Loki Jorgenson wrote:
> 
> Minor note - MTU is technically Layer 3 (as opposed to link layer or
> layer 2).  So it is quite correct to describe the MTU as the link
layer
> payload size.  So, as noted, 1518 bytes is the frame size at layer 2.
> 
> However, it is very important to keep in mind that MTU and path MTU
> discovery operate at Layer 3.  For example, boundaries between
differing
> MTUs should be handled by Layer 3 devices (not switches) to avoid
> end-to-end issues that can arise.
> 
> Loki
> 
> ----
> 
> "Joe Wrote:"
> 
> 
> Date: Thu, 21 Apr 2005 09:28:28 -0700
> From: Joe Touch <touch at ISI.EDU>
> Subject: Re: [e2e] Question on MTU
> To: Arjuna Sathiaseelan <arjuna.sathiaseelan at gmail.com>
> Cc: end2end-interest at postel.org
> Message-ID: <4267D4AC.8090503 at isi.edu>
> Content-Type: text/plain; charset=ISO-8859-1
> 
> 
> MTU usually refers to a link layer, and denotes the maximum link
ayboad
> size, excluding link header/trailer info.
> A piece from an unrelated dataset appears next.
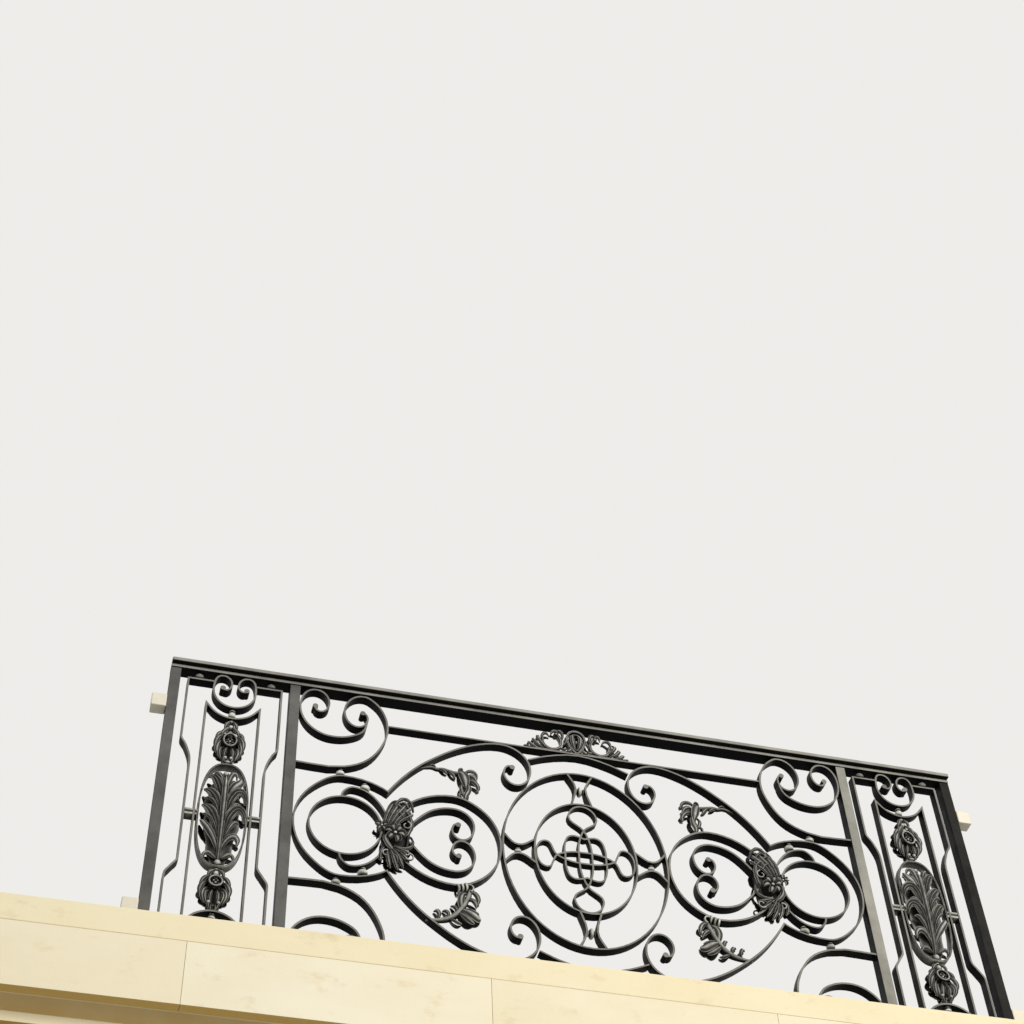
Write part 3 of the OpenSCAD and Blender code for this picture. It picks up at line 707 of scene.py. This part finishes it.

For Ethernet, such
> header/trailers include:
> 
>         - 14 byte header
>         - 4 byte 802.1q (VLAN) tag
>         - 4 byte CRC
> 
> Standard ethernet has 1518 byte frames, but 802.1q ethernet has 1522
> byte frames. From the link frame size, subtract the link
header/trailer
> to get the MTU. Standard ethernet has an MTU of 1500 bytes, but there
> are jumbograms of 9,000 bytes in the extended ethernet spec.
> 
> MSS usually refers to a transport protocol, e.g., TCP, and denotes the
> max payload size there too. It is also relative to the network (IPv4,
> IPv6) protocol _and_ link layer used.
> 
> And just as link layer overhead sizes vary, so do network layer
overhead
> sizes (minimums of 20 for IPv4, 40 for IPv6 - larger if options are
> included, e.g., 48 for IPv6 with jumbogram option).